By doing this, we can achieve eventual consistency. If the application server crash, the message will be either sent or not sent. If the consumer crash, they will just reboot and restart the operation. So, eventually, we will get a consistent state even though all the parties can fail in the middle.

Now, what is the problem with this approach? Well, this approach is impossible to do since we don’t know the id of our data. We can only know the id after we insert it into MySQL. Technically, we can fix this by split the work into 2 phase. The first phase is to insert it to MySQL and the second phase is to insert it into Memcached and Elasticsearch. Well, even though you could do that, it is just not simple and add extra latency.

Then How?

Well, most of the times we only need the uniqueness property of our ids and don’t need the incremental property. What we can do is just generates the id randomly from the application server. Using UUID is one way to do this. Another way is just to use timestamp combined with big random number. Yes, technically it can collides, but it is very very very unlikely. If we do this, the application layer won’t be tightly coupled with the database layer for just generating the id.

There are a lot of problems when dealing with auto increment id. This particular problems shows two problems with auto increment id: scaling problem due to the need of synchronization and the tight coupling beteen application and database layer just to generates an id.

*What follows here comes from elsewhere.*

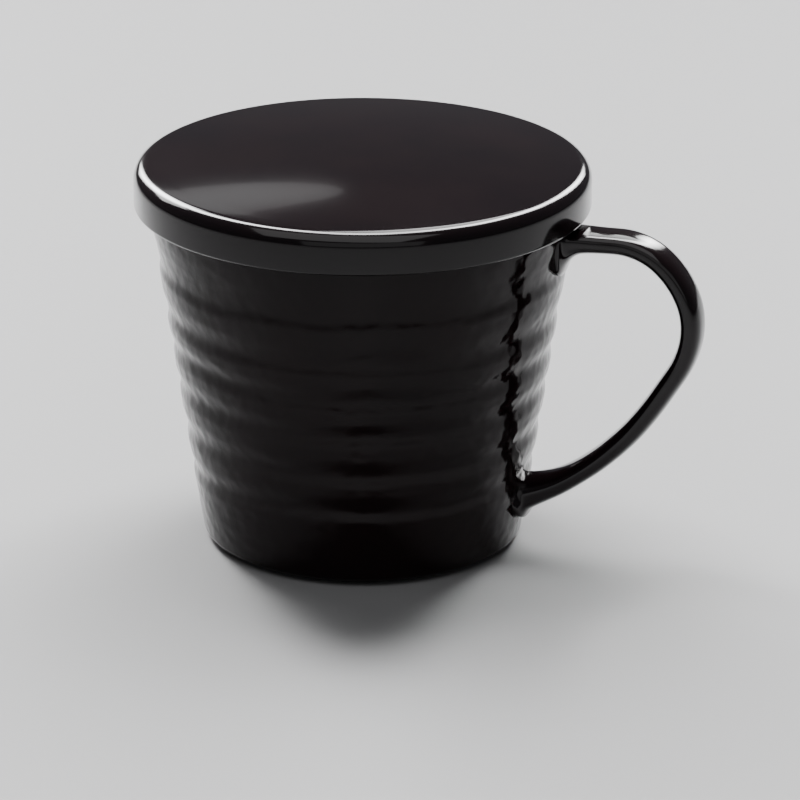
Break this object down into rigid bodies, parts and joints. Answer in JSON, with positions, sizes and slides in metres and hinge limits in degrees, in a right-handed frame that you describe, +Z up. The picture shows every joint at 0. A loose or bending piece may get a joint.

The thing is, we rarely need an incremental id. Most of the time, we just need the uniqueness property of an id. To achieve uniqueness, the UUID is pretty much cover that. Sometimes people do need an incremental id, but it is rare. And when they do need an incremental id, it usually doesn’t have to be strictly incremental. Often, UUID is enough to make it incrementally unique id. What bothers me is that: when using relational database, people tend to use auto increment id by default. Unlike mongodb that uses some kind of UUID. I think, people should use UUID first before they decided to use auto increment id, not the other way around.